- Created by: Andy Ellis David Yates
- Voices of: Tony Timberlake Jonathan Kydd Marcus Clarke Helena Smee Sophie Aldred Sarah Davidson Gillie Robic
- Opening theme: Dave Cooke Paul Field
- Country of origin: United Kingdom
- Original language: English
- No. of episodes: 42

Production
- Producer: Kathy Swain
- Running time: 20 minutes
- Production company: Flextech

Original release
- Network: Tiny Living
- Release: 11 September 1995 – 4 December 2006

= Tiny and Crew =

Tiny and Crew is a British pre-school series which aired on Tiny TCC. Tiny TCC was replaced in 1997 by Living TV's time slot Tiny Living where the show continued.

==The Crew==
Tiny was a huge yellow yeti (Known in the series as a Wigasaurus) Tiny had bright blue hair and was known for being larger the life.
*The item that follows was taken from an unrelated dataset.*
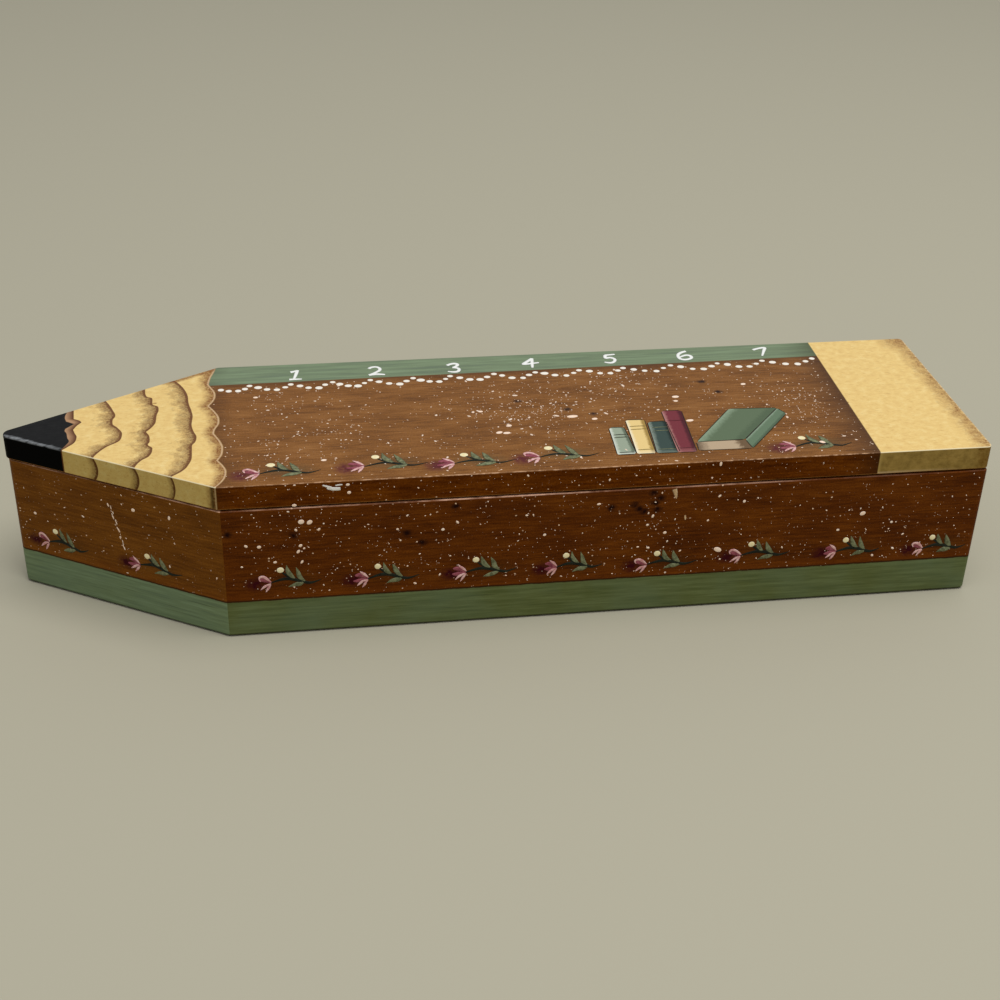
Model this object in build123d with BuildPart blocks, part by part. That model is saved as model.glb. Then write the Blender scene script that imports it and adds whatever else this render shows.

Tiny had a fixed age of just five years in the show. Tiny could not speak any English but as children would see he loved to learn new things about life. Tiny was joined by Dog, a puppet dog who loved nothing more than bones and playing hide and seek. Arabella, a puppet frog who would sometimes come across a little bossy but loved to try new things. The buddets, flowers who were known for their singing. It was not until the last series that they were seen to come alive. Tiny was joined by presenters Sarah Davison and Sophie Aldred (Sophie Socket.) Sophie left the show in 1996 to focus on presenting Words and Pictures for the BBC. And later to play the role of 'Mini the magician' in the ITV series Zzzap! She was replaced by Sarah. The series continued to air in re-runs between 1997 and 1999 when it moved to Living TV, with both Sophie and Sarah's episodes running simultaneously. In 2000, the programme was given a major revamp with several changes and the presenters role was dropped. A life -sized doll called Tammy (Tam) was then introduced. A new updated theme tune was created alongside a slightly new set. All the original music was reworked or changed. Gillie Robic took over as Arabella's puppeteer and voice.

==Aim of the show==
Tiny and Crew was a programme that let children learn slowly by colours, shapes and numbers. Each episode lasted 20 minutes. The aim of the show was to find out what was under each coloured shape on the "playboard" by using a multi-coloured dice. That included real events in the outside world, telling stories, singing songs, the antics of Tiny Living presenters Dog and Arabella and trying to guess what was inside Tiny's bag. One of the main events often included the songs of some singing flowers "Budd and the Buddets".

== Tiny TCC mascot ==
The Character 'Tiny' was a mascot for The Children's Channel strand for younger children, 'Tiny TCC' in 1995 and 1996. He would feature alongside the presenter in between the strands pre-school shows. Clips from the series would also air throughout the block. When the strand moved to Living TV under the name Tiny Living, 'Dog' and 'Arabella' became the new mascots presenting in-vision presentation. In 2002, Arabella was dropped and Dog was joined by a male/female presenter. The presenters presenting the in-vision links included Emma Haley, Jo-Ann D‚Costa and Calum Callaghan.

==Home media==

The show was released on VHS in 2001 entitled Tiny & Crew: New friend Tammy! The VHS release featured the episode 'Playing Games'. A music tape featuring Sophie Aldred was released in 1998 alongside a 'Tiny' plush doll.